So, ∫c log(z + i) dz/(z² + 1) = ∫γ log(z + i) dz/(z² + 1) + ∫(-R to R) log(x + i) dx/(x² + 1)

In C, the integrand log(z + i)/(z² + 1) only has a simple pole at z = i, with residue

lim(z→i) (z - i) * log(z + i)/(z² + 1) = lim(z→i) log(z + i)/(z + i) = log(2i)/(2i).

By the Residue Theorem,

∫c log(z + i) dz/(z² + 1) = 2πi * log(2i)/(2i) = π log(2i) = π ln 2 + iπ²/2.

As R→∞, |∫γ log(z+i) dz/(z² + 1)|→0 (essentially because log x = O(x^a) for any a > 0).

So, we obtain π ln 2 + iπ²/2 = 0 + ∫(-∞ to ∞) log(x + i) dx/(x² + 1).

==> ∫(-∞ to ∞) log(x + i) dx/(x² + 1) = π ln 2 + iπ²/2.

==> ∫(-∞ to ∞) [log√(x² + 1) + i Arg(x + i)] dx/(x² + 1) = π ln 2 + iπ²/2.
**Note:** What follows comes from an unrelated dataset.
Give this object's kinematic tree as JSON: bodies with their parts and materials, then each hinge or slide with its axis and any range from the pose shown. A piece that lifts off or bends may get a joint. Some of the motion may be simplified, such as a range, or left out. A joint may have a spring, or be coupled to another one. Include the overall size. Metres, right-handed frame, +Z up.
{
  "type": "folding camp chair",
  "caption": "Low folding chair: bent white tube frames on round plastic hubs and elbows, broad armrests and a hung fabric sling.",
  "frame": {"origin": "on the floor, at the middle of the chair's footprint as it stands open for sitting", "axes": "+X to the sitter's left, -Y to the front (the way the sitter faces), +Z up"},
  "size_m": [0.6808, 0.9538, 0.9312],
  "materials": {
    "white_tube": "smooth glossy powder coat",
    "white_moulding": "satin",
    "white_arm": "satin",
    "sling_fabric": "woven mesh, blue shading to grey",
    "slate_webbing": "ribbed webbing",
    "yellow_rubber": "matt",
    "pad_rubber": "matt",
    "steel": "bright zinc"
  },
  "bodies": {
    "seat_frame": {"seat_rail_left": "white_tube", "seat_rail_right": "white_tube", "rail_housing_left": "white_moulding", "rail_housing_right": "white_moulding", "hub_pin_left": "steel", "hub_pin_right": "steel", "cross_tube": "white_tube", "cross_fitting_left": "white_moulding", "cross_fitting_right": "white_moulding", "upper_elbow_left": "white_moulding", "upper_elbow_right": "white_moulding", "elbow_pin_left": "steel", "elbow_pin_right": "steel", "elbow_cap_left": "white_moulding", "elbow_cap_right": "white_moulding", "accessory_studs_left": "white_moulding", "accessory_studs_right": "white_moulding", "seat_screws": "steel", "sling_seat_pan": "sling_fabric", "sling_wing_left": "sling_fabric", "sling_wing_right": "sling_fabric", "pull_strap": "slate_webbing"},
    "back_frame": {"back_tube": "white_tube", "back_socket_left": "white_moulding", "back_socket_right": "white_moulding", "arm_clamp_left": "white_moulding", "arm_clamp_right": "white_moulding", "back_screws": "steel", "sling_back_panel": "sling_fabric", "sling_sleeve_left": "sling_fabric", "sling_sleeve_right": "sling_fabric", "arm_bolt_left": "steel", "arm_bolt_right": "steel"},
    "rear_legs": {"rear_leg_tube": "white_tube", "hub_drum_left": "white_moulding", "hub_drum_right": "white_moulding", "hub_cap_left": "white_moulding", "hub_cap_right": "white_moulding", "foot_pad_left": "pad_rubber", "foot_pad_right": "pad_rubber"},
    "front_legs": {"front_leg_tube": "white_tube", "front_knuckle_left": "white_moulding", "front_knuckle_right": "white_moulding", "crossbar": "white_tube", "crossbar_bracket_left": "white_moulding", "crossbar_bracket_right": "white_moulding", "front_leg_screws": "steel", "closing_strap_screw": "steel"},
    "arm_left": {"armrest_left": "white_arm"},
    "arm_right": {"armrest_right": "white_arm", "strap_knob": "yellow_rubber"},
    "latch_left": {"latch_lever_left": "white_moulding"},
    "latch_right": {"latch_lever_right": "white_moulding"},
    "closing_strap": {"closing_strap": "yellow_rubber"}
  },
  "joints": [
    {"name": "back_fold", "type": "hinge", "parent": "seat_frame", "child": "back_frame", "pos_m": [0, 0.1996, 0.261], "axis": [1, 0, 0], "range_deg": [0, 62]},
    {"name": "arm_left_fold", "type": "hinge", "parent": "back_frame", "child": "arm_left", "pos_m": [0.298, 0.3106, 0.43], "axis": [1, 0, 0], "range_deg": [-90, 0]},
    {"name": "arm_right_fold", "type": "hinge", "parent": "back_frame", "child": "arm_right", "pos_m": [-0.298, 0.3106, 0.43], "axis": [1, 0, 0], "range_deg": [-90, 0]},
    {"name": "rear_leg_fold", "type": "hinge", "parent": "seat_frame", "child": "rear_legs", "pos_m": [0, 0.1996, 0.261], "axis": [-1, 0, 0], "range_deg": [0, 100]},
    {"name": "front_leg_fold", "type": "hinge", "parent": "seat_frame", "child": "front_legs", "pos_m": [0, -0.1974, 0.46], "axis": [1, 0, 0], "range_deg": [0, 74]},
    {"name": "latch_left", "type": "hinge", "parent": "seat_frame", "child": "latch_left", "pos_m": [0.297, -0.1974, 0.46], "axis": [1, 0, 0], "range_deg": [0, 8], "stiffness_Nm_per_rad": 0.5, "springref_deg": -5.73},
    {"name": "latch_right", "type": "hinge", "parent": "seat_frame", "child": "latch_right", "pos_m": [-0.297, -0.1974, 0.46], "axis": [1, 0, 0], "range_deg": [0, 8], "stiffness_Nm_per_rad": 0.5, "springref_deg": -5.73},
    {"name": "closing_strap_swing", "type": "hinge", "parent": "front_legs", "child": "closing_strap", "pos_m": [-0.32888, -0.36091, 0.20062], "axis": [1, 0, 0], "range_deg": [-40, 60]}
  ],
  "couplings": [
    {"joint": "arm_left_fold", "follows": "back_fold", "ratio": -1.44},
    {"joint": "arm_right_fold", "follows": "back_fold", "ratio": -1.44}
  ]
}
==> ∫(-∞ to ∞) log√(x² + 1) dx/(x² + 1) = π ln 2, equate real parts

==> 2 * ∫(x = 0 to ∞) (1/2) log(x² + 1) dx/(x² + 1) = π ln 2, integrand is even

==> ∫(x = 0 to ∞) log(x² + 1) dx/(x² + 1) = π ln 2.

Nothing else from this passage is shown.